Population annealing with topological defect driven nonlocal updates for spin systems with quenched disorder

Abstract

[EN] Population annealing, one of the currently state-of-the-art algorithms for solving spin -glass systems, sometimes finds hard disorder instances for which its equilibration quality at each temperature step is severely damaged. In such cases, therefore, one cannot be sure about having reached the true ground state without vastly increasing the computational resources. In this work, we seek to overcome this problem by proposing a quantum -inspired modification of population annealing. Here we focus on the three-dimensional random plaquette gauge model, whose ground -state energy problem seems to be much harder to solve than that of the standard spin -glass Edwards -Anderson model. In analogy to the toric code, by allowing single bond flips we let the system explore nonphysical states, effectively expanding the configurational space by introducing topological defects that are then annealed through an additional field parameter.
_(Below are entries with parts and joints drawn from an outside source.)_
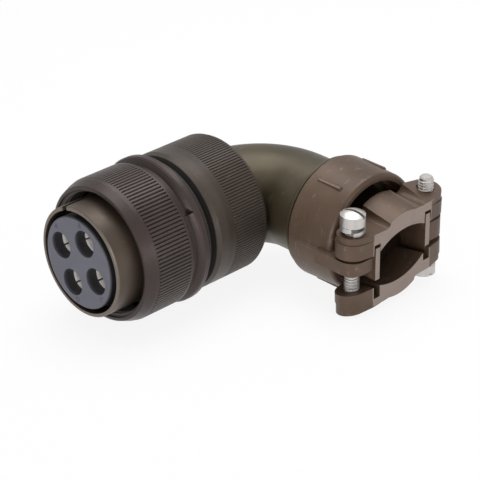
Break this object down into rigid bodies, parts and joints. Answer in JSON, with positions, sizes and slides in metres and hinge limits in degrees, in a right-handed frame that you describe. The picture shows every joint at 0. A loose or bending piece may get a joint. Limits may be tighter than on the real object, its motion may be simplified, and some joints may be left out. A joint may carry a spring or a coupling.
{
  "type": "circular connector",
  "caption": "Right-angle circular cable plug with a knurled threaded coupling nut, socket contacts, elbow backshell and a two-screw cable clamp.",
  "frame": {"origin": "centre of the plug barrel's front rim", "axes": "+X along the mating axis from the front rim to the rear, -Y the way the cable leaves, +Z along the clamp screws towards the left screw's head"},
  "size_m": [0.0827, 0.0726, 0.0404],
  "materials": {
    "shell_metal": "satin olive plating",
    "nut_metal": "dark brown-grey plating, knurled",
    "back_nut_metal": "dark olive-brown plating, knurled",
    "clamp_metal": "satin brown plating over a casting",
    "insert_plastic": "slate blue-grey, moulded",
    "contact_metal": "silver plated",
    "screw_steel": "bright",
    "spring_metal": "dull",
    "black_rubber": "matte"
  },
  "bodies": {
    "shell_body": {"plug_shell": "shell_metal", "thrust_washer": "spring_metal", "nut_retaining_ring": "spring_metal", "shell_seal": "black_rubber", "back_nut": "back_nut_metal", "front_insert": "insert_plastic", "rear_insert": "insert_plastic", "grommet": "black_rubber", "insert_retaining_ring": "spring_metal", "socket_contact_a": "contact_metal", "socket_contact_b": "contact_metal", "socket_contact_c": "contact_metal", "socket_contact_d": "contact_metal", "elbow_gasket": "black_rubber", "catch_ring": "spring_metal", "elbow": "shell_metal", "clamp_body": "clamp_metal"},
    "coupling_nut_body": {"coupling_nut": "nut_metal"},
    "upper_saddle_body": {"upper_saddle": "clamp_metal"},
    "lower_saddle_body": {"lower_saddle": "clamp_metal"},
    "left_screw_body": {"clamp_screw_left": "screw_steel", "lock_washer_left": "screw_steel"},
    "right_screw_body": {"clamp_screw_right": "screw_steel", "lock_washer_right": "screw_steel"}
  },
  "joints": [
    {"name": "coupling_nut_turn", "type": "hinge", "parent": "shell_body", "child": "coupling_nut_body", "pos_m": [0.018, 0, 0], "axis": [1, 0, 0], "continuous": true},
    {"name": "upper_saddle_slide", "type": "slide", "parent": "shell_body", "child": "upper_saddle_body", "axis": [0, 0, 1], "range_m": [-0.00059, 0.00119]},
    {"name": "lower_saddle_slide", "type": "slide", "parent": "shell_body", "child": "lower_saddle_body", "axis": [0, 0, 1], "range_m": [-0.0012, 0.0006]},
    {"name": "left_screw_turn", "type": "hinge", "parent": "upper_saddle_body", "child": "left_screw_body", "pos_m": [0.05, -0.0476, 0], "axis": [0, 0, 1], "range_deg": [-540, 1080]},
    {"name": "right_screw_turn", "type": "hinge", "parent": "lower_saddle_body", "child": "right_screw_body", "pos_m": [0.0778, -0.0476, 0], "axis": [0, 0, 1], "range_deg": [-1080, 540]}
  ],
  "couplings": [
    {"joint": "lower_saddle_slide", "follows": "upper_saddle_slide", "ratio": -1},
    {"joint": "left_screw_turn", "follows": "upper_saddle_slide", "rad_per_m": 15832},
    {"joint": "right_screw_turn", "follows": "upper_saddle_slide", "rad_per_m": -15832}
  ]
}
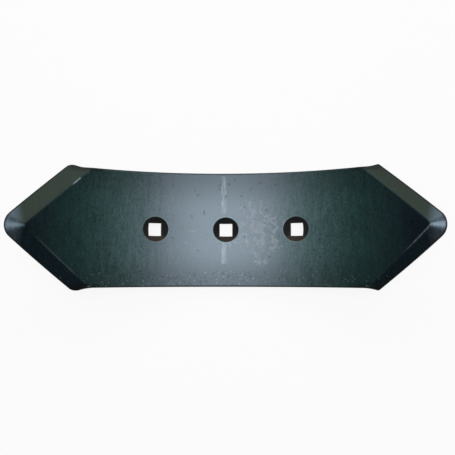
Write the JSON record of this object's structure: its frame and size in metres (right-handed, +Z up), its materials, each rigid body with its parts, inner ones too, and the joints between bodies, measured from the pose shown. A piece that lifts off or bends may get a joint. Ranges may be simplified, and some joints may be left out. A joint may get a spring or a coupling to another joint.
{
  "type": "plough share",
  "caption": "Reversible plough share: bent steel bar with a bevelled point at each end and square countersunk bolt holes.",
  "frame": {"origin": "middle of the lowest line of the convex back, under the middle bolt hole", "axes": "+X along the share to the end with the narrower bevel, +Y across its width, +Z up, out of the hollow front face"},
  "size_m": [0.4026, 0.1252, 0.0973],
  "materials": {
    "forged_steel": "satin dark oxide from rolling, hardening and tempering"
  },
  "bodies": {
    "root": {"plough_share": "forged_steel"}
  },
  "joints": []
}
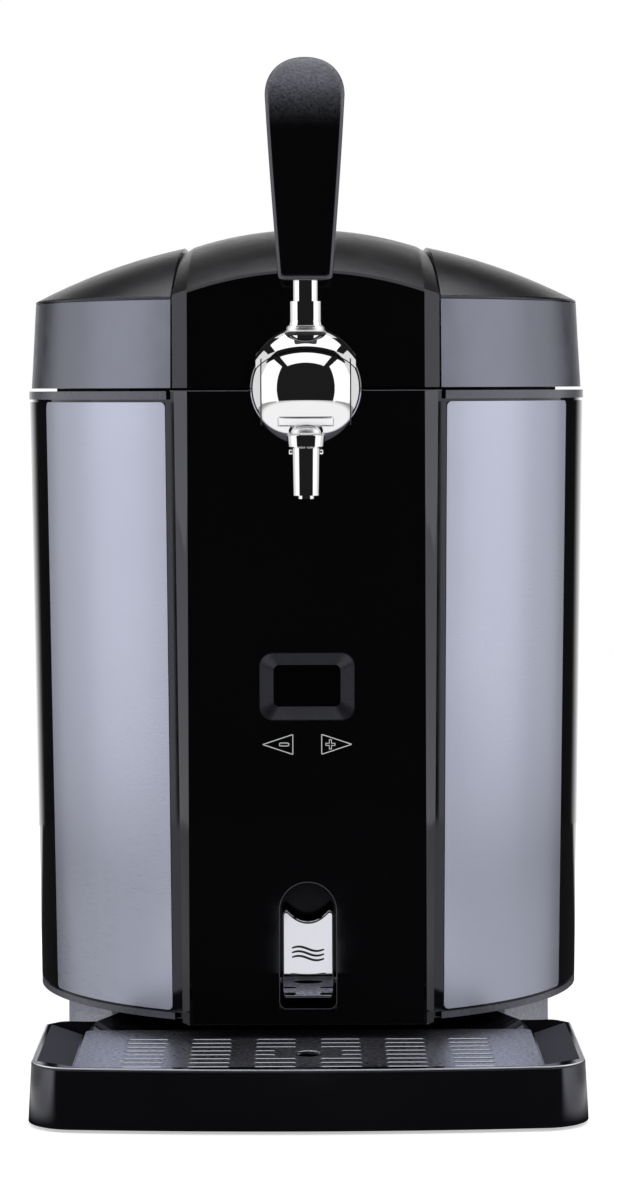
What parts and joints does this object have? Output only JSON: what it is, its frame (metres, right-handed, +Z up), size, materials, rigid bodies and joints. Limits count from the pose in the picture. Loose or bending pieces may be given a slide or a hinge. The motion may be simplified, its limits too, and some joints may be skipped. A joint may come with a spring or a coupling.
{
  "type": "mini keg beer dispenser",
  "caption": "Countertop cooler and tap for a small keg: drum body, hinged domed lid, ball tap with upright handle, display, drain lever and a slide-out slotted drip tray.",
  "frame": {"origin": "under the middle of the bounding box, on the surface the feet stand on", "axes": "+Z up, the tap and drip tray face -Y, +X to the right for someone who faces the tap"},
  "size_m": [0.2822, 0.4214, 0.4815],
  "materials": {
    "gloss_black": "gloss",
    "satin_black": "satin",
    "silver_paint": "satin",
    "satin_steel": "brushed",
    "dark_glass": "gloss",
    "chrome": "polished",
    "white_print": "satin",
    "black_rubber": "matte",
    "screw_steel": "satin",
    "well_aluminium": "satin",
    "foam": "matte",
    "circuit_board": "satin",
    "ceramic_plate": "matte",
    "grey_hose": "satin"
  },
  "bodies": {
    "cabinet": {"base_plinth": "satin_black", "rubber_feet": "black_rubber", "base_screws": "screw_steel", "body_shell": "gloss_black", "lower_trim": "satin_black", "upper_trim_band": "satin_black", "side_panel_left": "satin_steel", "side_panel_right": "satin_steel", "front_panel": "gloss_black", "display_bezel": "gloss_black", "display_window": "dark_glass", "display_board": "circuit_board", "key_symbols": "white_print", "drain_housing": "satin_black", "drain_pin": "screw_steel", "drain_valve": "white_print", "drain_hose": "grey_hose", "chamber_liner": "well_aluminium", "insulation_foam": "foam", "top_deck": "satin_black", "cold_block": "well_aluminium", "peltier_module": "ceramic_plate", "heat_sink": "well_aluminium", "fan_frame": "satin_black", "rear_housing": "satin_black", "rear_grille": "satin_black", "housing_screws": "screw_steel", "power_board": "circuit_board", "power_inlet": "satin_black", "hinge_bracket": "satin_black", "hinge_pin": "screw_steel", "tap_body": "chrome", "tap_cap_left": "chrome", "tap_cap_right": "chrome", "tap_axle": "screw_steel", "shank_flange": "chrome", "tap_shank": "screw_steel", "shank_nut": "screw_steel", "tap_spout": "chrome", "spout_nozzle": "chrome"},
    "lid": {"lid_shell": "satin_black", "lid_band": "silver_paint", "lid_spine": "satin_black", "lid_liner": "satin_black", "lid_foam": "foam", "lid_seal": "black_rubber", "hinge_leaf": "satin_black"},
    "tap_lever": {"tap_visor": "chrome", "tap_collar": "chrome", "tap_stem": "chrome", "tap_handle": "gloss_black"},
    "valve": {"valve_plunger": "screw_steel"},
    "drain_lever": {"drain_lever": "chrome", "drain_symbol": "satin_black"},
    "drain_plunger": {"drain_plunger": "white_print"},
    "tray": {"drip_tray": "gloss_black", "tray_feet": "black_rubber"},
    "grille": {"drip_grille": "satin_steel"},
    "rocker": {"rocker_switch": "satin_black"},
    "fan": {"fan_rotor": "satin_black"}
  },
  "joints": [
    {"name": "lid_hinge", "type": "hinge", "parent": "cabinet", "child": "lid", "pos_m": [0, 0.1742, 0.333], "axis": [-1, 0, 0], "range_deg": [0, 85]},
    {"name": "tap_lever_pivot", "type": "hinge", "parent": "cabinet", "child": "tap_lever", "pos_m": [0, -0.1596, 0.3305], "axis": [1, 0, 0], "range_deg": [0, 38]},
    {"name": "valve_slide", "type": "slide", "parent": "cabinet", "child": "valve", "axis": [0, -1, 0], "range_m": [0, 0.0035]},
    {"name": "drain_lever_pivot", "type": "hinge", "parent": "cabinet", "child": "drain_lever", "pos_m": [0, -0.10205, 0.05], "axis": [1, 0, 0], "range_deg": [0, 25]},
    {"name": "drain_plunger_slide", "type": "slide", "parent": "cabinet", "child": "drain_plunger", "axis": [0, -1, 0], "range_m": [0, 0.004]},
    {"name": "tray_slide", "type": "slide", "parent": "cabinet", "child": "tray", "axis": [0, -1, 0], "range_m": [0, 0.17]},
    {"name": "grille_lift", "type": "slide", "parent": "tray", "child": "grille", "axis": [0, 0, 1], "range_m": [0, 0.005]},
    {"name": "rocker_pivot", "type": "hinge", "parent": "cabinet", "child": "rocker", "pos_m": [0.032, 0.1992, 0.092], "axis": [-1, 0, 0], "range_deg": [0, 10]},
    {"name": "fan_spin", "type": "hinge", "parent": "cabinet", "child": "fan", "pos_m": [0, 0.1812, 0.185], "axis": [0, 1, 0], "continuous": true}
  ],
  "couplings": [
    {"joint": "valve_slide", "follows": "tap_lever_pivot", "m_per_rad": 0.005262},
    {"joint": "drain_plunger_slide", "follows": "drain_lever_pivot", "m_per_rad": 0.009}
  ]
}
The dynamics of these defects allow for the effective realization of nonlocal cluster moves, potentially easing the equilibration process. We study the performance of this method in three-dimensional random plaquette gauge model lattices of various sizes, and we compare it against population annealing. With that we conclude that the newly introduced nonlocal moves are able to improve the equilibration of the lattices, in some cases being superior to a normal population annealing algorithm with a computational resource investment that is 16 times higher.